___ Data segment ___

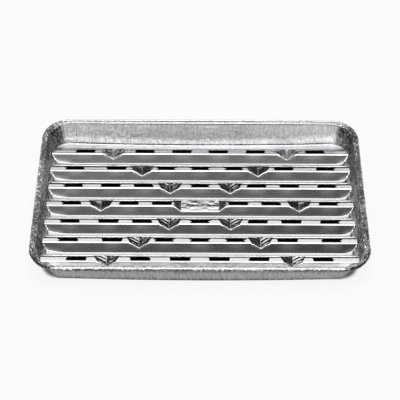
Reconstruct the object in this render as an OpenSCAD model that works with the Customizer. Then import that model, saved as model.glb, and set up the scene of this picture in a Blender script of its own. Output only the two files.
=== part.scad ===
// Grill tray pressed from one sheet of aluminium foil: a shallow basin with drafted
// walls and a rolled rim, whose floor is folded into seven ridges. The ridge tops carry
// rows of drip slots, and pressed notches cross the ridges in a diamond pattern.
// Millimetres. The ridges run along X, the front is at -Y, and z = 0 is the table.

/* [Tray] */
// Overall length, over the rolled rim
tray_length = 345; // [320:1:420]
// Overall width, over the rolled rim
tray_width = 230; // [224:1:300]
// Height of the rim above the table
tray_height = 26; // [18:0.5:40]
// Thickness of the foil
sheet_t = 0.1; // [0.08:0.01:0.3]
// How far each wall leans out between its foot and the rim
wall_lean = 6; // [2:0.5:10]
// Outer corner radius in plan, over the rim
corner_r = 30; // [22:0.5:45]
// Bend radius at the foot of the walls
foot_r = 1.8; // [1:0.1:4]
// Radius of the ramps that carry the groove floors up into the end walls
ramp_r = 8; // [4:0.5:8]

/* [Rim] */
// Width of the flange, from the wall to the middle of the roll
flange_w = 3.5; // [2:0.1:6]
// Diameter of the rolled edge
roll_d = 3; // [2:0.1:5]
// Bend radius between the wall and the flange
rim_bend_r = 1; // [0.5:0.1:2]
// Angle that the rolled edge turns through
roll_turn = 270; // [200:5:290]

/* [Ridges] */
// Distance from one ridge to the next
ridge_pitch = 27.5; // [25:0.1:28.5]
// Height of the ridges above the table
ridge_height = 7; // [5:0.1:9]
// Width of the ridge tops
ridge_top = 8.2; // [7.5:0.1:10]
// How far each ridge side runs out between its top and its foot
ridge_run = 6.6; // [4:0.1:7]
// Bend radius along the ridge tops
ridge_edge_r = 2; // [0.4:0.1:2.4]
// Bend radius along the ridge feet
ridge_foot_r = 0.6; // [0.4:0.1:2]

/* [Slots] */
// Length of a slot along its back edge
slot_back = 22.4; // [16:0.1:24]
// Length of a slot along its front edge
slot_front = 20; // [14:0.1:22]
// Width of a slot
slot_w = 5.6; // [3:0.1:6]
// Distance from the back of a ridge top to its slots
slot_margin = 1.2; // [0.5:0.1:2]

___

Instructions to follow ::
Scan the material above. Return every line containing the string "with".

Exercise result ::
Reconstruct the object in this render as an OpenSCAD model that works with the Customizer. Then import that model, saved as model.glb, and set up the scene of this picture in a Blender script of its own. Output only the two files.
// Grill tray pressed from one sheet of aluminium foil: a shallow basin with drafted